Data Augmentation Workflow with Microfrontends
1. Executive Summary
This specification defines a data augmentation workflow implemented through a microfrontend architecture using module federation. The system enables distributed processing of content through specialized applications that collect, process, review, and enhance data using AI assistance. The modular approach allows for independent development, deployment, and scaling of individual workflow components while maintaining seamless integration.
2. Background & Motivation
- Problem: Traditional monolithic data processing workflows are difficult to scale, maintain, and extend with new processing capabilities
- Current Limitations: Tight coupling between processing stages, difficulty in independent deployment, and challenges in team collaboration on different workflow components
- Why Now: The need for flexible, AI-assisted content processing that can adapt to different data types and processing requirements while enabling distributed development
3. Goals & Non-Goals
Goals
- Create a modular, scalable data augmentation workflow using microfrontends
- Enable independent development and deployment of workflow components
- Provide seamless integration between processing stages
- Support AI-assisted content enhancement and review processes
- Maintain data consistency and traceability throughout the workflow
Non-Goals
- Real-time streaming data processing (batch processing focus)
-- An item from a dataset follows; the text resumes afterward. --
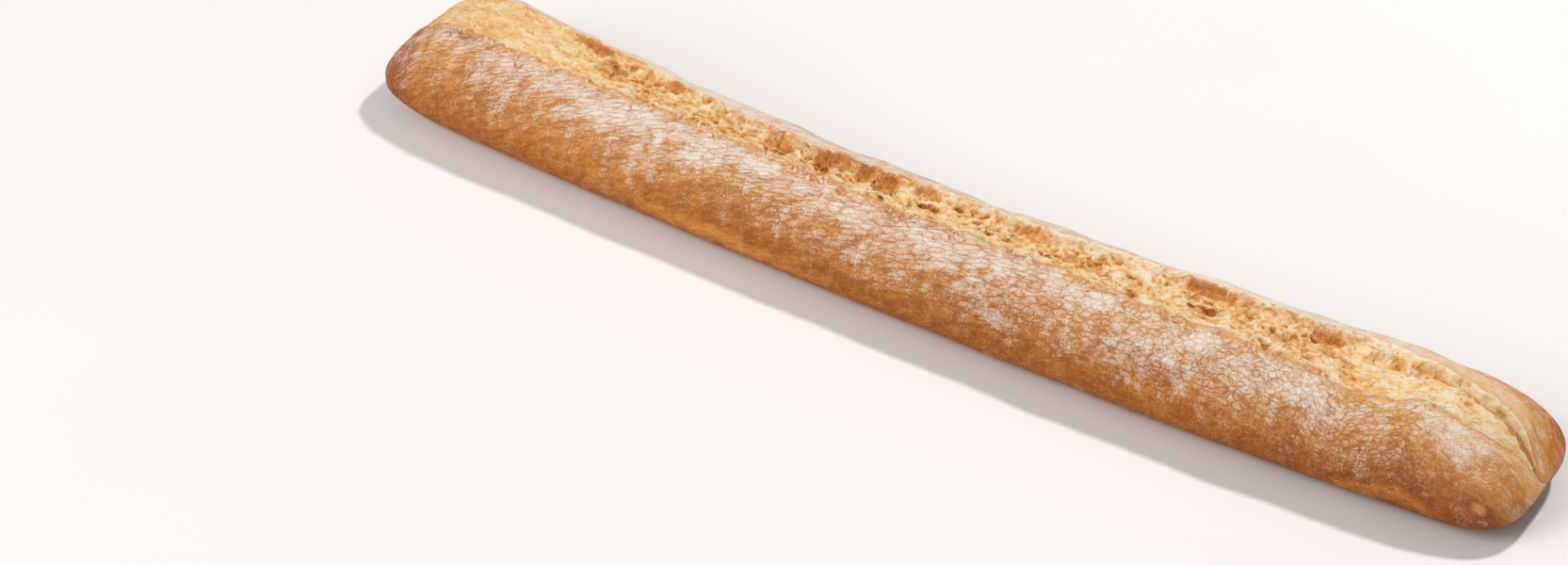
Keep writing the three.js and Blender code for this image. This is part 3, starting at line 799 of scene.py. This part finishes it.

- Complex data transformation beyond augmentation and enhancement
- Direct database management (relies on existing data layer)
4. Technical Design
High-Level Architecture
The workflow consists of seven specialized microfrontend applications:
- RecordCollector - Initial data collection and ingestion
- PromptTemplateManager - Template management for AI prompts
- RequestReviewer - Review and validation of processing requests
- ResponseReviewer - Quality assurance for AI-generated responses
- HighlightCollector - Extraction and collection of key insights
- InsightAssembler - Final assembly and synthesis of processed data
- {{Additional Component}} - {{To be defined}}
Detailed Design
Module Federation Architecture
- Each application is independently deployable
- Shared dependencies managed through module federation
- Common UI components and utilities shared across applications
- Event-driven communication between microfrontends
Docker & Monorepo Integration
- Containerized Development: Docker provides consistent development environments across all microfrontends
- Monorepo Structure: The entire lossless-monorepo is containerized with proper submodule management
- Unified Build Process: Single Dockerfile handles content and site submodules with pnpm workspace configuration
- Environment Isolation: Each microfrontend can be developed and tested in isolated Docker containers
- Deployment Consistency: Docker ensures identical runtime environments from development to production
Data Flow
graph TD
A[RecordCollector] --> B[PromptTemplateManager]
B --> C[RequestReviewer]
C --> D[AI Processing]
D --> E[ResponseReviewer]
E --> F[HighlightCollector]
F --> G[InsightAssembler]
G --> H[Final Output]
API Specifications
- RESTful APIs for inter-service communication
- GraphQL endpoints for complex data queries
- WebSocket connections for real-time status updates
- Standardized data schemas across all components
Error Handling
- Graceful degradation when individual microfrontends are unavailable
- Retry mechanisms for failed processing stages
- Comprehensive logging and error tracking
- Rollback capabilities for failed augmentation attempts
5. Implementation Plan
Phase 1: Core Infrastructure
- Set up Docker development environment with monorepo support
- Configure module federation framework
- Implement base microfrontend shell with containerized builds
- Create shared component library accessible across Docker containers
- Establish communication protocols between containerized services
Phase 2: Individual Applications
- Develop and deploy each microfrontend application
- Implement data processing logic
- Create user interfaces for each component
- Establish testing frameworks
Phase 3: Integration & Optimization
- End-to-end workflow testing
- Performance optimization
- User experience refinement
- Documentation and training materials
Dependencies
- Module federation framework (Webpack 5+)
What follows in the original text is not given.